Still, it’s worth remembering that Russia is unlikely to use nuclear weapons in Ukraine unless it perceives an existential threat to the regime or the potential catastrophic loss of a large number of troops at once on the battlefield, according to the DIA.
But adding this kind of capability to the toolbox makes escalation more likely. Not because someone wants a nuclear exchange, but because the lines are getting fuzzier by the day.
We already know the R-37M is deadly. We already know it’s being used. Now we know a version of it might be carrying a warhead that lights up the sky like a 1980s DoD training film. What could possibly go wrong?
At the end of the day, the reappearance of nuclear air-to-air missiles is not really about capability, it’s about signaling. It’s a warning from Moscow that no domain, no matter how niche, is off-limits to nuclear escalation.
And for Western militaries still building doctrine for drone swarms, sixth-gen fighters, and space-based kill webs, it’s a sobering reminder: the next war may look very much like the last one. Only with better guidance systems and more fireballs.

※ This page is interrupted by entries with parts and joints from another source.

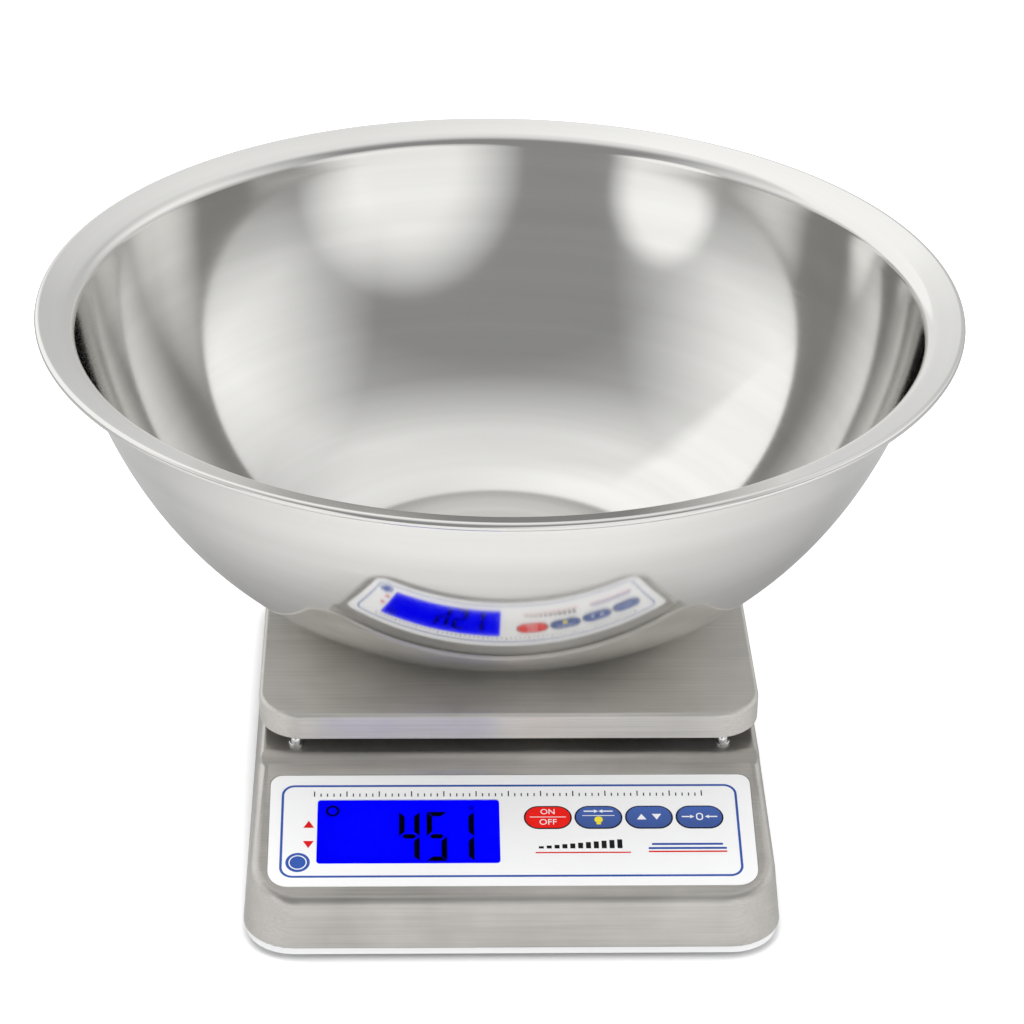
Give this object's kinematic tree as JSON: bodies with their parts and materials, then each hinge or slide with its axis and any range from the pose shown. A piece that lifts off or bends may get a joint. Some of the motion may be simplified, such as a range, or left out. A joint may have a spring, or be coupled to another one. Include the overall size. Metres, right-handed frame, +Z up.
{
  "type": "digital diaper scale",
  "caption": "Digital weighing scale: stainless bowl with a rolled rim on a square pan, over a wedge-shaped housing with a sloping lit display and pill-shaped keys.",
  "frame": {"origin": "on the floor, under the bowl's vertical axis, which is also the middle of the whole object's outline seen from above", "axes": "+Z up, the display panel faces -Y, +X to the right of someone who reads the display"},
  "size_m": [0.405, 0.405, 0.2124],
  "materials": {
    "bowl_steel": "polished stainless sheet",
    "pan_steel": "fine lengthwise brushing",
    "housing_steel": "fine lengthwise brushing",
    "bright_steel": "turned and plated",
    "bolt_steel": "plated",
    "cell_aluminium": "milled",
    "cast_aluminium": "cast, bead blasted",
    "black_rubber": "matt",
    "cable_sheath": "satin",
    "white_plastic": "satin moulded",
    "diffuser_plastic": "frosted",
    "label_film": "satin film with printed border",
    "window_film": "clear blue-tinted film",
    "display_blue": "backlit",
    "key_red": "domed film",
    "key_blue": "domed film",
    "switch_black": "moulded",
    "board_green": "solder resist",
    "connector_nylon": "moulded",
    "insert_brass": "turned",
    "battery_sleeve": "printed sleeve",
    "contact_plating": "nickel plated"
  },
  "bodies": {
    "base": {"top_housing": "housing_steel", "bottom_tray": "white_plastic", "housing_seal": "black_rubber", "housing_standoffs": "bolt_steel", "housing_screws": "bolt_steel", "chassis_plate": "bolt_steel", "chassis_screws": "bolt_steel", "front_label": "label_film", "display_window": "window_film", "lcd_glass": "display_blue", "lcd_backlight": "diffuser_plastic", "main_board": "board_green", "tactile_switches": "switch_black", "board_standoffs": "bolt_steel", "board_screws": "bolt_steel", "board_connectors": "connector_nylon", "load_cell": "cell_aluminium", "load_cell_spacer": "bolt_steel", "fixed_end_bolts": "bolt_steel", "load_cell_cable": "cable_sheath", "power_cable": "cable_sheath", "column_boot": "black_rubber", "stop_screws": "bright_steel", "stop_nuts": "bolt_steel", "foot_inserts": "insert_brass", "battery_box": "white_plastic", "battery_cells": "battery_sleeve", "battery_contacts": "contact_plating", "power_inlet": "switch_black", "inlet_nut": "bolt_steel"},
    "weighing_frame": {"load_column": "cast_aluminium", "live_end_bolts": "bolt_steel", "platform_spider": "cast_aluminium", "spider_bolts": "bolt_steel", "platform_pads": "black_rubber"},
    "platform": {"platform_pan": "pan_steel", "platform_studs": "bright_steel"},
    "bowl": {"bowl": "bowl_steel"},
    "battery_door": {"battery_door": "white_plastic", "door_seal": "black_rubber"},
    "door_screw_left": {"door_screw_left": "bright_steel"},
    "door_screw_right": {"door_screw_right": "bright_steel"},
    "key_power": {"key_power": "key_red"},
    "key_unit": {"key_unit": "key_blue"},
    "key_set": {"key_set": "key_blue"},
    "key_tare": {"key_tare": "key_blue"},
    "foot_front_left": {"foot_front_left": "black_rubber"},
    "foot_front_right": {"foot_front_right": "black_rubber"},
    "foot_rear_left": {"foot_rear_left": "black_rubber"},
    "foot_rear_right": {"foot_rear_right": "black_rubber"}
  },
  "joints": [
    {"name": "weighing_travel", "type": "slide", "parent": "base", "child": "weighing_frame", "axis": [0, 0, -1], "range_m": [0, 0.0008], "stiffness_N_per_m": 60000, "springref_m": -0.0006, "deforming": ["load_cell", "column_boot"]},
    {"name": "pan_lift", "type": "slide", "parent": "weighing_frame", "child": "platform", "axis": [0, 0, 1], "range_m": [0, 0.12]},
    {"name": "bowl_lift", "type": "slide", "parent": "platform", "child": "bowl", "axis": [0, 0, 1], "range_m": [0, 0.2]},
    {"name": "power_press", "type": "slide", "parent": "base", "child": "key_power", "axis": [0, 0.2622, -0.965], "range_m": [0, 0.0004], "stiffness_N_per_m": 3000, "springref_m": -0.00015},
    {"name": "unit_press", "type": "slide", "parent": "base", "child": "key_unit", "axis": [0, 0.2622, -0.965], "range_m": [0, 0.0004], "stiffness_N_per_m": 3000, "springref_m": -0.00015},
    {"name": "set_press", "type": "slide", "parent": "base", "child": "key_set", "axis": [0, 0.2622, -0.965], "range_m": [0, 0.0004], "stiffness_N_per_m": 3000, "springref_m": -0.00015},
    {"name": "tare_press", "type": "slide", "parent": "base", "child": "key_tare", "axis": [0, 0.2622, -0.965], "range_m": [0, 0.0004], "stiffness_N_per_m": 3000, "springref_m": -0.00015},
    {"name": "door_drop", "type": "slide", "parent": "base", "child": "battery_door", "axis": [0, 0, -1], "range_m": [0, 0.05]},
    {"name": "left_screw_turn", "type": "hinge", "parent": "battery_door", "child": "door_screw_left", "pos_m": [-0.0587, 0.058, 0.003], "axis": [0, 0, 1], "continuous": true},
    {"name": "right_screw_turn", "type": "hinge", "parent": "battery_door", "child": "door_screw_right", "pos_m": [0.0653, 0.058, 0.003], "axis": [0, 0, 1], "continuous": true},
    {"name": "front_left_foot_turn", "type": "hinge", "parent": "base", "child": "foot_front_left", "pos_m": [-0.0877, -0.1715, 0], "axis": [0, 0, 1], "continuous": true},
    {"name": "front_right_foot_turn", "type": "hinge", "parent": "base", "child": "foot_front_right", "pos_m": [0.0943, -0.1715, 0], "axis": [0, 0, 1], "continuous": true},
    {"name": "rear_left_foot_turn", "type": "hinge", "parent": "base", "child": "foot_rear_left", "pos_m": [-0.0877, 0.0765, 0], "axis": [0, 0, 1], "continuous": true},
    {"name": "rear_right_foot_turn", "type": "hinge", "parent": "base", "child": "foot_rear_right", "pos_m": [0.0943, 0.0765, 0], "axis": [0, 0, 1], "continuous": true}
  ]
}
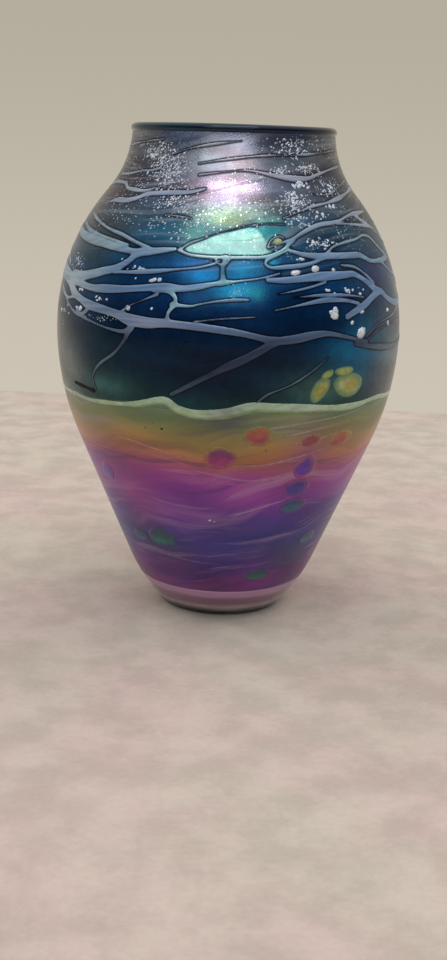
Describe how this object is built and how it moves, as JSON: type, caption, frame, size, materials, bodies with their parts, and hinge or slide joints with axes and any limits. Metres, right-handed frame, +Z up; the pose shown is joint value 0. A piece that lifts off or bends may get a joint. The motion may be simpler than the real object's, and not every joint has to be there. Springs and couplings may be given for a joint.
{
  "type": "blown glass vase",
  "caption": "Shouldered art glass vase with a trailed lustre web above a horizon line and inlaid cane slices below, on a clear foot.",
  "frame": {"origin": "middle of the resting face, on the surface that the vase stands on", "axes": "+Z up along the vase's axis, -Y towards the front"},
  "size_m": [0.1531, 0.1531, 0.216],
  "materials": {
    "clear_glass": "clear, glossy",
    "foot_glass": "clear, polished",
    "cobalt_glass": "glossy, dark cobalt",
    "pale_green_glass": "opaque pale green, glossy",
    "midnight_lustre_glass": "iridescent lustre over midnight blue",
    "amber_olive_glass": "amber to olive, glossy",
    "magenta_indigo_glass": "magenta to indigo, glossy",
    "black_glass": "glossy black",
    "amber_glass": "translucent amber",
    "yellow_green_glass": "opal yellow green",
    "red_orange_glass": "opal red orange",
    "magenta_glass": "opal magenta",
    "dark_red_glass": "opal dark red",
    "violet_glass": "opal violet",
    "blue_glass": "opal blue",
    "teal_glass": "opal teal",
    "green_glass": "opal green",
    "pale_strand_glass": "pale pink threads",
    "blue_strand_glass": "pale blue threads",
    "silver_trail_glass": "silver lustre, slightly raised",
    "dichroic_flake": "mirror-bright flakes"
  },
  "bodies": {
    "root": {"belly_trail_back_left": "silver_trail_glass", "belly_trail_back_right": "silver_trail_glass", "belly_trail_front": "silver_trail_glass", "belly_trail_left": "silver_trail_glass", "belly_trail_right": "silver_trail_glass", "blue_murrine": "blue_glass", "blue_strand": "blue_strand_glass", "cell_flakes_left": "dichroic_flake", "cell_flakes_right": "dichroic_flake", "cell_loop_trail": "silver_trail_glass", "clear_foot": "foot_glass", "core_belly_wall": "clear_glass", "core_floor": "clear_glass", "core_lower_wall": "clear_glass", "core_neck_wall": "clear_glass", "core_shoulder_wall": "clear_glass", "dark_chip": "black_glass", "dark_red_murrine": "dark_red_glass", "diagonal_trail": "silver_trail_glass", "diagonal_trail_back": "silver_trail_glass", "fine_thread_left": "silver_trail_glass", "fine_thread_right": "silver_trail_glass", "green_murrine": "green_glass", "horizon_colour_layer": "amber_olive_glass", "horizon_ribbon": "pale_green_glass", "left_inner_trail": "silver_trail_glass", "left_middle_trail": "silver_trail_glass", "left_rising_trail": "silver_trail_glass", "lens_lower_trail": "silver_trail_glass", "lens_upper_trail": "silver_trail_glass", "lip_wrap": "cobalt_glass", "lower_colour_overlay": "magenta_indigo_glass", "magenta_murrine": "magenta_glass", "middle_trail_high": "silver_trail_glass", "middle_trail_low": "silver_trail_glass", "neck_flakes_back": "dichroic_flake", "neck_flakes_left": "dichroic_flake", "neck_flakes_right": "dichroic_flake", "neck_thread_left": "silver_trail_glass", "neck_thread_right": "silver_trail_glass", "pale_strand_back": "pale_strand_glass", "pale_strand_high": "pale_strand_glass", "pale_strand_low": "pale_strand_glass", "petal_eyes": "amber_glass", "petals_back": "yellow_green_glass", "petals_front": "yellow_green_glass", "red_orange_murrine": "red_orange_glass", "right_cell_trail": "silver_trail_glass", "right_fork_trail": "silver_trail_glass", "right_stub_trail": "silver_trail_glass", "right_upper_trail": "silver_trail_glass", "shoulder_thread_left": "silver_trail_glass", "shoulder_thread_right_high": "silver_trail_glass", "shoulder_thread_right_low": "silver_trail_glass", "shoulder_trail_back": "silver_trail_glass", "shoulder_trail_back_left": "silver_trail_glass", "shoulder_trail_left": "silver_trail_glass", "teal_murrine": "teal_glass", "upper_colour_overlay": "midnight_lustre_glass", "violet_murrine": "violet_glass"}
  },
  "joints": []
}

So if you hear a Foxhound launch something big at long range, take cover. It might not just be a missile. It might be the Soviets calling. And they brought their nukes.
Слава Україні!
Thanks for the article Wes, a good read. I believe the nuclear air-to-air option for the MiG-31 goes back to the original MiG-31B upgrade of the 1980s, which offered the MiG-31 the option of the R-33S with a nuclear warhead. Wonder if this is more of a last-ditch resort against nuclear-armed bombers than anything else. In the Cold War, the Soviet air force was more cautious than the US about carrying actual nukes in aircraft; I wonder if this is still the case with the Russian air force.